Begin
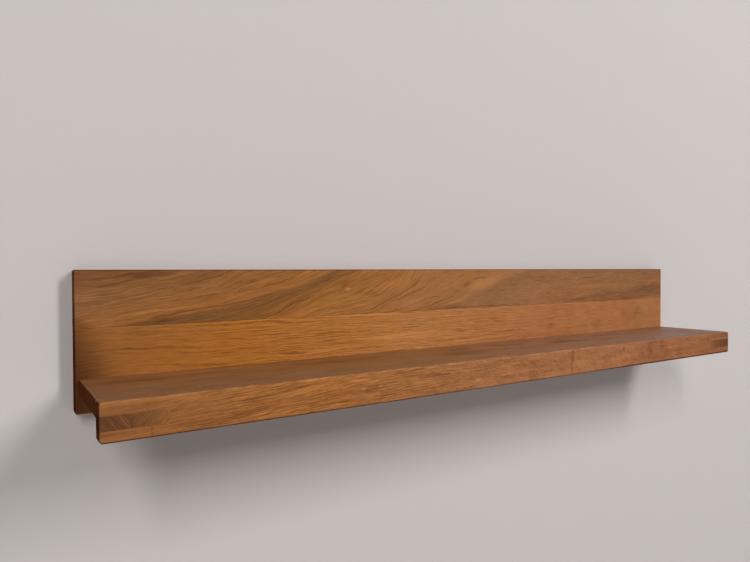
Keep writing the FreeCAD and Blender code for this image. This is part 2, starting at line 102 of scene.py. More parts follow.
# How soft the rim of a patch is: 0 is sharp, and 1 fades from the middle out.
PATCH_EDGE = 0.9
# Where a dash ends and where it is whole, as distances from the middle of its cell.
DASH_RIM = 0.42
DASH_CORE = 0.16
# A face starts to count as an end, or as a top, when the first of these shares of its normal points that
# way, and counts fully from the second on.
TURNED = (0.6, 0.85)


class Field:
    """A value that varies over a surface, held by one output of a node. Arithmetic on it adds Math nodes."""

    def __init__(self, graph, socket):
        self.graph = graph
        self.socket = socket

    def __add__(self, other):
        return self.graph.math("ADD", self, other)

    def __radd__(self, other):
        return self.graph.math("ADD", other, self)

    def __sub__(self, other):
        return self.graph.math("SUBTRACT", self, other)

    def __rsub__(self, other):
        return self.graph.math("SUBTRACT", other, self)

    def __mul__(self, other):
        return self.graph.math("MULTIPLY", self, other)

    def __truediv__(self, other):
        return self.graph.math("DIVIDE", self, other)

    def __abs__(self):
        return self.graph.math("ABSOLUTE", self)


class Graph:
    """The node tree of a material or a world. Most methods add a node or two and return what they give."""

    # How far each seed moves a random pattern, so that every pattern shows a stretch of its own.
    SEED_STEP = (17.3, 41.9, 29.7)
    # The sockets of a Mix node for colours, by number, because their names repeat.
    MIX_SHARE, MIX_UNDER, MIX_OVER, MIX_RESULT = 0, 6, 7, 2

    def __init__(self, owner):
        self.owner = owner
        owner.use_nodes = True
        self.tree = owner.node_tree
        self.tree.nodes.clear()

    def add(self, kind, inputs=None, **settings):
        """A node of this kind, with its settings and the values or links of its inputs."""
        node = self.tree.nodes.new(kind)
        for name, value in settings.items():
            setattr(node, name, value)
        for name, value in (inputs or {}).items():
            self.feed(node.inputs[name], value)
        return node

    def feed(self, socket, value):
        """Links a field or another node's output to this socket, or sets a plain value on it."""
        if isinstance(value, Field):
            self.tree.links.new(value.socket, socket)
        elif isinstance(value, bpy.types.NodeSocket):
            self.tree.links.new(value, socket)
        else:
            socket.default_value = value

    def math(self, operation, *terms):
        node = self.add("ShaderNodeMath", operation=operation)
        for socket, term in zip(node.inputs, terms):
            self.feed(socket, term)
        return Field(self, node.outputs[0])

    def step(self, value, low, high, start=0.0, end=1.0, smooth=True):
        """Goes from start to end while value goes from low to high, and stays there."""
        kind = "SMOOTHSTEP" if smooth else "LINEAR"
        inputs = {"Value": value, "From Min": low, "From Max": high, "To Min": start, "To Max": end}
        node = self.add("ShaderNodeMapRange", inputs, interpolation_type=kind, clamp=True)
        return Field(self, node.outputs["Result"])

    def point(self, x, y, z):
        return self.add("ShaderNodeCombineXYZ", {"X": x, "Y": y, "Z": z}).outputs["Vector"]

    def scaled(self, place, size, seed):
        """place in units of size, moved to a stretch of the pattern of its own for each seed."""
        node = self.add("ShaderNodeVectorMath", operation="MULTIPLY_ADD")
        self.feed(node.inputs[0], place)
        self.feed(node.inputs[1], tuple(1 / s for s in size))
        self.feed(node.inputs[2], tuple(seed * s for s in self.SEED_STEP))
        return node.outputs["Vector"]

    def noise(self, place, size, seed, detail=2.0, roughness=0.5):
        """Soft random values, mostly within a half of 0. size is a bump's length, depth and height."""
        vector = self.scaled(place, size, seed)
        inputs = {"Vector": vector, "Scale": 1.0, "Detail": detail, "Roughness": roughness}
        return Field(self, self.add("ShaderNodeTexNoise", inputs, normalize=False).outputs["Fac"])

    def dashes(self, place, size, share, seed):
        """1 on short dashes of about this size and 0 between them. share is how many cells hold one."""
        cells = self.add("ShaderNodeTexVoronoi", {"Vector": self.scaled(place, size, seed), "Scale": 1.0})
        chance = self.add("ShaderNodeSeparateColor", {"Color": cells.outputs["Color"]}).outputs["Red"]
        kept = self.math("LESS_THAN", Field(self, chance), share)
        return self.step(Field(self, cells.outputs["Distance"]), DASH_RIM, DASH_CORE) * kept

    def curve(self, along, points):
        """The rise of a line drawn through points of (along, rise) and level beyond them."""
        before = [(0.0, points[0][1])] if points[0][0] > 0 else []
        after = [(LENGTH, points[-1][1])] if points[-1][0] < LENGTH else []
        marks = [(x / LENGTH, y / CURVE_TOP) for x, y in before + points + after]
        node = self.add("ShaderNodeFloatCurve", {"Value": along / LENGTH})
        line = node.mapping.curves[0]
        line.points[0].location = marks[0]
        line.points[1].location = marks[-1]
        for mark in marks[1:-1]:
            line.points.new(*mark)
        for mark in line.points:
            mark.handle_type = "AUTO_CLAMPED"
        node.mapping.update()
        return Field(self, node.outputs["Value"]) * CURVE_TOP

    def spot(self, along, rise, centre, half, tilt=0.0, edge=PATCH_EDGE):
        """1 in an oval about centre and 0 outside it. half is half its length and half its height.

        tilt is its rise for each millimetre along.
        """
        across = (along - centre[0]) / half[0]
        up = (rise - centre[1] - (along - centre[0]) * tilt) / half[1]
        return self.step(across * across + up * up, 1 + edge, 1 - edge)

    def trace(self, along, rise, points, half_width):
        """1 on a thin line through points of (along, rise), fading out at its two ends."""
        away = abs(rise - self.curve(along, points))
        first, last = points[0][0], points[-1][0]
        ends = self.step(along, first, first + LINE_FADE) * self.step(along, last, last - LINE_FADE)
        return self.step(away, half_width, 0.0) * ends

    def traces(self, along, rise, lines, half_width):
        """1 on any of several thin lines."""
        together = 0.0
        for points in lines:
            together = self.math("MAXIMUM", together, self.trace(along, rise, points, half_width))
        return together

    def marks(self, along, rise, spots):
        """Soft ovals added up. Each is (along, rise, half length, half height, tilt, strength)."""
        total = 0.0
        for middle, height, half_length, half_height, tilt, strength in spots:
            oval = self.spot(along, rise, (middle, height), (half_length, half_height), tilt)
            total = total + oval * strength
        return total

    def ramp(self, value, stops):
        """The colour at value, read between stops of (value, colour)."""
        first, last = stops[0][0], stops[-1][0]
        node = self.add("ShaderNodeValToRGB", {"Fac": (value - first) / (last - first)})
        marks = node.color_ramp.elements
        for mark, (_, colour) in zip(marks, (stops[0], stops[-1])):
            mark.color = colour
        for position, colour in stops[1:-1]:
            marks.new((position - first) / (last - first)).color = colour
        return node.outputs["Color"]

    def blend(self, share, under, over, kind="MIX"):
        """The colour under, with this share of the colour over on it."""
        node = self.add("ShaderNodeMix", data_type="RGBA", blend_type=kind, clamp_factor=True)
        self.feed(node.inputs[self.MIX_SHARE], share)
        self.feed(node.inputs[self.MIX_UNDER], under)
        self.feed(node.inputs[self.MIX_OVER], over)
        return node.outputs[self.MIX_RESULT]

    def tinted(self, colour, tint):
        """One colour times another."""
        return self.blend(1.0, colour, tint, "MULTIPLY")

    def shaded(self, colour, value, dark, light):
        """colour times a tint that goes from dark to light as value goes from 0 to 1."""
        return self.tinted(colour, self.blend(value, opaque(dark), opaque(light)))

    def finish(self, colour, roughness, height, bump, **others):
        """Ends the tree in a Principled shader. height is the relief, and bump its depth in millimetres."""
        relief = self.add("ShaderNodeBump", {"Height": height, "Strength": 1.0, "Distance": bump * MM})
        inputs = {"Base Color": colour, "Roughness": roughness, "Normal": relief.outputs["Normal"], **others}
        shader = self.add("ShaderNodeBsdfPrincipled", inputs)
        output = self.add("ShaderNodeOutputMaterial", {"Surface": shader.outputs["BSDF"]})
        output.is_active_output = True
        return self.owner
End
**Task directions**. Copy all the lines above that hold the string "this".

**Solution**.
Keep writing the FreeCAD and Blender code for this image. This is part 2, starting at line 102 of scene.py. More parts follow.
        """A node of this kind, with its settings and the values or links of its inputs."""
        """Links a field or another node's output to this socket, or sets a plain value on it."""
        """1 on short dashes of about this size and 0 between them. share is how many cells hold one."""
        """The colour under, with this share of the colour over on it."""